If you are new to this blog, it probably would be to your benefit to start at the bottom post and work your way up. This blog is sponsored by weshoot.com, where you may see many examples of architectural photos, and bilbord.com, where you can see extensive retouching and enhancement of building images. Its purpose is to give anyone who wishes to photograph building interiors and exteriors the knowledge of how to do so correctly, and what to do in post-production work to make their images better and more professional-looking. I will periodically be adding to this blog. Please note that I do not allow blogspamming in comments, and any attempt to do so will wind up with the comment being removed.

Thursday, November 23, 2006

Getting a raw deal can be a good thing! Of course, I am talking about using raw images for your photography. If you are using a digital camera that does not have the capability to shoot raw images, and aren't interested, you can tune out. But, if you can shoot in the raw format, or think you might want to shoot raw at some time, you might want to read this.

Photographers with DSLRs usually have a choice of shooting raw, shooting jpegs, or shooting raw with the addition of the same image in a jpeg. There are probably some fixed lens cameras that offer the same options. If you haven't tried out the raw format, you should.

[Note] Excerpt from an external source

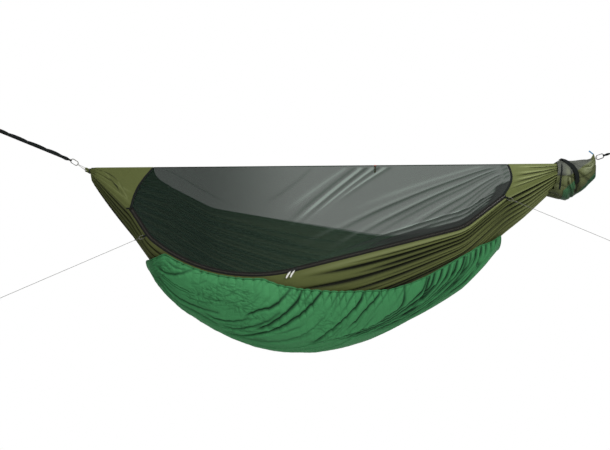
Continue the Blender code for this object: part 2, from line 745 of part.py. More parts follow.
def make_tie_out(end, course_x, guy_end, web, metal, cord):
    xs = [point[0] for point in COURSE]
    drop = float(np.interp(course_x, xs, [point[1] for point in COURSE]))
    heading = float(np.interp(course_x, xs, [point[2] for point in COURSE]))
    out = Vector((0, -math.cos(LEAN), math.sin(LEAN)))
    root = slope_point(course_x + 0.005 * math.sin(heading), drop + 0.005 * math.cos(heading))
    root += out * 0.0045
    along = (Vector(guy_end) - root).normalized()
    frame = pivot(f"{end}_tie_line", root + along * (TAB_LENGTH + 0.002), axes(along, Vector((0, -1, 0))))
    folded_tab(f"{end}_tie_tab", frame, RING_WIRE, TAB_LENGTH, TAB_WIDTH, TAB_THICK, web)
    half = RING_WIDTH / 2
    flat = 0.0055
    side = [(0.0, flat), (0.0009, flat + 0.0021), (0.0030, half)]
    side += [(RING_LENGTH - half + half * math.cos(t), half * math.sin(t)) for t in np.radians((90, 60, 30))]
    ring = [Vector((x, y, 0)) for x, y in side] + [Vector((RING_LENGTH, 0, 0))]
    ring += [Vector((x, -y, 0)) for x, y in reversed(side)]
    tube(f"{end}_tie_ring", ring, RING_WIRE, metal, closed=True, sides=2, parent=frame)
    wrap = RING_WIRE / 2 + GUY_CORD / 2 + 0.0004
    bight_length = 0.015
    tube(f"{end}_guy_bight", teardrop(RING_LENGTH, wrap, bight_length, 0.0016), GUY_CORD, cord,
         closed=True, sides=2, parent=frame)
    first = RING_LENGTH + bight_length + GUY_CORD / 2 + TOUCH + KNOT * 0.65
    total = (Vector(guy_end) - (root + along * (TAB_LENGTH + 0.002))).length
    line = tube(f"{end}_guy_line", [Vector((x, 0, 0)) for x in np.linspace(first, total, 8)],
                GUY_CORD, cord, sides=2, parent=frame)
    line = union(line, knot(f"{end}_knot_in", Vector((first, 0, 0)), cord, frame))
    union(line, knot(f"{end}_knot_out", Vector((total, 0, 0)), cord, frame))
    eye_start = total + KNOT * 0.65 + TOUCH + GUY_CORD / 2
    eye = [Vector((eye_start + 0.034 - p.x, p.y, p.z)) for p in teardrop(0.008, 0.008, 0.026, 0.0016)]
    tube(f"{end}_guy_eye", eye, GUY_CORD, cord, closed=True, sides=2, parent=frame)


def make_tabs(web):
    over = pivot("ridge_tab_line", Vector((0.255, 0, 0)), axes(Vector((0, 0, 1)), Vector((0, -1, 0))))
    folded_tab("ridge_hang_tab", over, RIDGE_CORD, 0.042, 0.012, 0.0010, web)
    x, drop, _ = COURSE[0]
    corner = slope_point(x - 0.004, drop - 0.004) + Vector((0, -math.cos(LEAN), math.sin(LEAN))) * 0.0030
    side = pivot("corner_tab_line", corner + Vector((-0.020, -0.008, 0.002)),
                 axes(Vector((-0.92, -0.37, 0.09)), Vector((0, -1, 0))))
    folded_tab("corner_tab", side, 0.003, 0.0195, 0.008, 0.0010, web)


# Zip sliders

def course_frame(x, drop, heading):
    """A frame on the zip: X along the travel, Y up the slope, Z out of the tape."""
    travel = slope_point(x + math.cos(heading), drop - math.sin(heading)) - slope_point(x, drop)
    out = Vector((0, -math.cos(LEAN), math.sin(LEAN)))
    return Matrix((travel, out.cross(travel), out)).transposed().to_4x4()


def make_slider(end, hub, place, heading, metal, pull_cord):
    """A slider that grips both halves of the zip, its bail, and the pull that hangs on it.

    Its frame hangs on an empty at `hub`, which is the middle of the arc for the head slider.
    """
    x, drop = place
    centre = pivot(f"{end}_travel_axis", hub)
    frame = pivot(f"{end}_slider_line", slope_point(x, drop) - hub, course_frame(x, drop, heading),
                  parent=centre)
    front, back, lip, neck = 0.0032, -0.0012, 0.0010, 0.0004
    outline = [(-SLIDER_HALF, lip), (-SLIDER_HALF + 0.0010, lip), (-SLIDER_HALF + 0.0010, front),
               (-neck, front), (-neck, back), (-SLIDER_HALF, back), (-SLIDER_HALF, back - 0.0010),
               (SLIDER_HALF, back - 0.0010), (SLIDER_HALF, back), (neck, back), (neck, front),
               (SLIDER_HALF - 0.0010, front), (SLIDER_HALF - 0.0010, lip), (SLIDER_HALF, lip),
               (SLIDER_HALF, front + 0.0008), (SLIDER_HALF - 0.0008, front + 0.0014),
               (-SLIDER_HALF + 0.0008, front + 0.0014), (-SLIDER_HALF, front + 0.0008)]
    rings = [[Vector((along, a, b)) for a, b in outline] for along in
             (-SLIDER_LENGTH / 2, SLIDER_LENGTH / 2)]
    slider = loft(f"{end}_slider", rings, metal, frame)
    top = front + 0.0012
    arch = [(-0.0062, top - 0.0004), (-0.0046, top - 0.0004), (-0.0040, BAIL_OUT - BAIL_ROD / 2),
            (0.0040, BAIL_OUT - BAIL_ROD / 2), (0.0046, top - 0.0004), (0.0062, top - 0.0004),
            (0.0050, BAIL_OUT + BAIL_ROD / 2), (-0.0050, BAIL_OUT + BAIL_ROD / 2)]
    bail_rings = [[Vector((along, side, b)) for along, b in arch] for side in
                  (-BAIL_ROD / 2, BAIL_ROD / 2)]
    union(slider, loft(f"{end}_bail", bail_rings, metal, frame))

    angle = PULL_ANGLE - RUN_HEADING
    swing = pivot(f"{end}_pull_axis", Vector((0, 0, BAIL_OUT)),
                  Matrix.Rotation(-PULL_LIFT, 4, "X") @ Matrix.Rotation(math.pi + angle, 4, "Z"), frame)
    eye = [Vector((0.0033 + 0.0069 * math.cos(t), 0, 0.0036 * math.sin(t)))
           for t in np.radians(np.arange(0, 360, 36))]
    eye_ring = tube(f"{end}_pull", eye, 0.0014, pull_cord, closed=True, sides=1, parent=swing)
    grip = []
    for along, wide, thick in ((0.0096, 0.0010, 0.0009), (0.0140, 0.0012, 0.0010), (0.0200, 0.0014, 0.0010),
                               (0.0230, 0.0030, 0.0014), (0.0300, 0.0042, 0.0016), (0.0550, 0.0046, 0.0017),
                               (0.0610, 0.0036, 0.0015), (PULL_LENGTH, 0.0018, 0.0010)):
        grip.append([Vector((along, wide * math.cos(t), thick * math.sin(t)))
                     for t in np.linspace(0, 2 * math.pi, 9)[:-1]])
    union(eye_ring, loft(f"{end}_grip", grip, pull_cord, swing))


def make_sliders(metal, pull_cord):
    turned = RUN_HEADING - (SLIDER_LENGTH + SLIDER_GAP) / 2 / ARC_RADIUS
    head_place = (ARC_CENTRE[0] + ARC_RADIUS * math.sin(turned),
                  ARC_CENTRE[1] + ARC_RADIUS * math.cos(turned))
    make_slider("head", slope_point(*ARC_CENTRE), head_place, turned, metal, pull_cord)
    ahead = (SLIDER_LENGTH + SLIDER_GAP) / 2
    run_x = ARC_CENTRE[0] + ARC_RADIUS * math.sin(RUN_HEADING) + ahead * math.cos(RUN_HEADING)
    run_drop = ARC_CENTRE[1] + ARC_RADIUS * math.cos(RUN_HEADING) - ahead * math.sin(RUN_HEADING)
    run_start = slope_point(run_x, run_drop)
    make_slider("foot", run_start, (run_x, run_drop), RUN_HEADING, metal, pull_cord)


# Stuff sack, turned out of the way round the foot gather

SACK_RINGS = (                # top x and z, bottom x and z, half width, middle across
    (1.5000, 0.0540, 1.5080, 0.0180, 0.0170, 0.000),
    (1.4850, 0.0300, 1.5160, -0.0120, 0.0240, 0.000),
    (1.4500, 0.0200, 1.5120, -0.0760, 0.0440, 0.003),
    (1.4050, 0.0190, 1.4640, -0.1330, 0.0620, 0.010),
    (1.3600, 0.0210, 1.4020, -0.1920, 0.0760, 0.018),
    (1.3270, 0.0290, 1.3540, -0.2160, 0.0880, 0.024),
    (1.2930, 0.0080, 1.2620, -0.1960, 0.0960, 0.027))


def sack_point(t, angle, lift=0.0):
    """The sack's skin: t runs from the neck (0) to the mouth (1), the angle from the top."""
    k = min(t * (len(SACK_RINGS) - 1), len(SACK_RINGS) - 1.001)
    low = SACK_RINGS[int(k)]
    high = SACK_RINGS[int(k) + 1]
    x0, z0, x1, z1, half, across = [a + (b - a) * (k - int(k)) for a, b in zip(low, high)]
    top = Vector((x0, 0, z0))
    bottom = Vector((x1, 0, z1))
    crease = 1 + 0.05 * math.sin(5 * angle + 4 * t) * t
    stretch = (top - bottom).length / 2
    point = (top + bottom) / 2 + Vector((0, across, 0))
    point += (top - bottom) / 2 * math.cos(angle) * (1 + lift / stretch)
    return point - Vector((0, 1, 0)) * (half * crease + lift) * math.sin(angle)


def make_sack(cloth, hem_cloth, web):
    angles = np.linspace(0, 2 * math.pi, 21)[:-1]
    hem_start = 0.90
    levels = [0.0, 0.08, 1 / 6, 0.25, 2 / 6, 3 / 6, 4 / 6, 0.75, 5 / 6, hem_start]
    shell = loft("stuff_sack", [[sack_point(t, a) for a in angles] for t in levels], cloth, caps=False)
    hem_levels = [hem_start + 0.006, 0.95, 1.0]
    hem = loft("sack_hem", [[sack_point(t, a) for a in angles] for t in hem_levels], hem_cloth, caps=False)
    for piece, thickness in ((shell, 0.0012), (hem, 0.0022)):
        wall = piece.modifiers.new("thickness", "SOLIDIFY")
        wall.thickness = thickness
        wall.offset = 0.0
    sack_band("sack_band", ((0.88, -10), (0.80, 10), (0.70, 30), (0.62, 50), (0.60, 70), (0.60, 92),
                            (0.61, 114), (0.62, 132)), 0.030, web)
    sack_band("sack_mouth_strap", ((0.86, 24), (0.87, 42), (0.875, 60), (0.88, 78), (0.885, 98)), 0.020, web)
    loop_frame = pivot("sack_loop_line", Vector((1.479, 0, 0.069)),
                       axes(Vector((-0.80, 0, 0.60)), Vector((0, -1, 0))))
    folded_tab("sack_loop", loop_frame, 0.008, 0.0235, 0.007, 0.0010, web)


def sack_band(name, route, half_band, web):
    """Webbing laid on the sack's skin along (t, degrees) stations."""
    stops = np.linspace(0.0, 1.0, len(route))

    def surface(u, v):
        t = float(np.interp(u, stops, [place[0] for place in route]))
        angle = math.radians(float(np.interp(u, stops, [place[1] for place in route])))
        slant = float(np.interp(min(u + 0.05, 1.0), stops, [place[0] for place in route]))
        slant -= float(np.interp(max(u - 0.05, 0.0), stops, [place[0] for place in route]))
        return sack_point(t + (v - 0.5) * 2 * half_band, angle + (v - 0.5) * -6 * slant, 0.0042)

    sheet(name, surface, 3 * len(route), 2, 0.0014, web)


# Scene

clear_scene()
parts = collection(PARTS)
cutters = collection("hammock_cutters")
middle = bpy.data.objects.new("ridgeline_middle", None)
parts.objects.link(middle)
middle.location = (MIDDLE_X, 0.0, -RIDGE_DROP)

COURSE = edge_course()
BED_EDGE = edge_table(TAPE_OUTER + 0.001, BED_BEHIND)
NET_EDGE = edge_table(-TAPE_OUTER - SEAM_GAP)

olive = finish("olive_ripstop", (0.095, 0.115, 0.035), 0.6)
green = finish("green_ripstop", (0.045, 0.24, 0.075), 0.6)
net_cloth = finish("bug_net", (0.02, 0.03, 0.025), 0.7)
dark_tape = finish("zip_tape", (0.05, 0.045, 0.04), 0.7)
black_web = finish("black_webbing", (0.012, 0.014, 0.014), 0.75)
elastic = finish("shock_cord", (0.04, 0.16, 0.06), 0.6)
white_cord = finish("white_cord", (0.62, 0.62, 0.58), 0.6)
grey_metal = finish("grey_metal", (0.42, 0.43, 0.40), 0.35, 1.0)
black_metal = finish("black_metal", (0.03, 0.03, 0.03), 0.4, 1.0)

make_bed(olive, net_cloth, black_web)
make_edges(dark_tape, dark_tape)
make_quilt(green, elastic)
make_gather("head", -1, olive, black_web)
make_gather("foot", 1, olive, black_web)
make_suspension("head", -1, HEAD_PULL, HEAD_REACH, HEAD_STRAP_RISE, HEAD_STRAP_EYE,
                (math.radians(45), 0.044), (white_cord, grey_metal, black_metal, black_web), True)
make_suspension("foot", 1, FOOT_PULL, FOOT_REACH, FOOT_STRAP_RISE, FOOT_STRAP_EYE,
                (math.radians(68), 0.024), (white_cord, black_metal, black_metal, black_web), False)
make_tie_out("head", HEAD_TIE_X, HEAD_GUY_END, black_web, grey_metal, white_cord)
make_tie_out("foot", FOOT_TIE_X, FOOT_GUY_END, black_web, grey_metal, white_cord)
make_tabs(black_web)
make_sliders(black_metal, white_cord)
make_sack(olive, green, black_web)
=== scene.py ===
# %% [markdown]
# A camping hammock with its bug net and underquilt, dressed for a studio picture.
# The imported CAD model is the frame: it says where everything is. Each soft piece is made again
# here with its real folds and threads, and each metal piece gets a worn finish.

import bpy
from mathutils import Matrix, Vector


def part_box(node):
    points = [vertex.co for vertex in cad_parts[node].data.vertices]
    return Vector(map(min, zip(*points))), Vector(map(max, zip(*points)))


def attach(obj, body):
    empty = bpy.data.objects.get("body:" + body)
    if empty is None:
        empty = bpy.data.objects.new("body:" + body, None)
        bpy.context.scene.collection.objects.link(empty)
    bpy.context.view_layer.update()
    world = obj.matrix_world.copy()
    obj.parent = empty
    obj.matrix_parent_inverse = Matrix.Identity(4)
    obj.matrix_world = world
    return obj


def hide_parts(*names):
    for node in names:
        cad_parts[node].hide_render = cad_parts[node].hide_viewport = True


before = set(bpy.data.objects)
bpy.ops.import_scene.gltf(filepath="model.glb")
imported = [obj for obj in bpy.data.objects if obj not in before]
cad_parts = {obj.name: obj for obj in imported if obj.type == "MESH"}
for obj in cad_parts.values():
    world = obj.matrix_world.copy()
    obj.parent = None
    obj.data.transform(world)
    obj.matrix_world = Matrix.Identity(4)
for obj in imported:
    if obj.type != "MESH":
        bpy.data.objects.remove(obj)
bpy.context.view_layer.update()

import math

import bmesh
import bpy
import numpy as np
from mathutils import Matrix, Vector, noise

# %% [markdown]
# The hammock is laid out from the middle of its ridgeline, so the same formulas as in the CAD
# source give points from there, and one shift brings them into the frame.

# %% Middle of the ridgeline
low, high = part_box("ridgeline")
MIDDLE = np.array((low + high) / 2)


def in_frame(place):
    """A place in the frame, from where it is as seen from the ridgeline's middle."""
    return Vector(MIDDLE + np.array(place))


def new_object(name, data):
    """An object round a mesh, a lamp or the camera, linked to the scene."""
    made = bpy.data.objects.new(name, data)
    bpy.context.scene.collection.objects.link(made)
    return made


print("ridgeline middle", MIDDLE.round(4))

# %% [markdown]
# The camera stands five metres in front of the hammock, a little above the ridgeline, and is
# tilted down. The picture leans by half a degree, as the photograph does.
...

My first "high-res" digital camera was the Nikon Coolpix 990. It was (believe it or not), 3.34 megapixel. It offered 3 resolutions of jpegs, or the output of tiff images. It did not offer raw. The 990 was a great camera, and I made money with it. I decided to use the highest res jpegs as the tiff images it shot were no better than these jpegs, and they took up a lot more room on the compact flash card. In those days, a 32-meg card was quite expensive (way more than I recently paid for a one GB card), and would only hold around 4 tiffs, but would hold 23 high-res jpegs. The choice was clear. I would shoot jpegs. Jpegs, however, have an Achilles Heel. If you keep saving them over and over, the way I would during retouching, they will start artifacting like crazy. So, once an image was taken and copied to the hard-drive, the first act was to convert it to a tiff, which can be saved over and over again with no image loss. The tiff was only as good as the original jpeg, however. Jpegs don't have a whole lot of latitude. Something on the order of film transparencies - about 5 f-stops from dark to light. Raw images only show the same 5 stops latitude on a computer screen, but have a couple of additional stops that the image can be moved through for adjustment.

A lot of pro images these days are composites of several exposures to allow for the outdoors being brighter than the indoors, etc. See the images of the Japanese spa in the archives on this blog (Sept 2005) to get the gist. One of the things you can do with a raw image is darken or lighten it 2 to 3 stops in either direction. That means that if you have a perfectly exposed or slightly dark interior and you darken the raw image in a good raw image editor, the outdoors may become more visible through the window. You can make a tiff image of the darker version and layer it with a tiff image of a lighter version of the same image. This exends your latitude. In Photoshop, you can erase the window area of the lighter version on the top layer to expose the darker version underneath.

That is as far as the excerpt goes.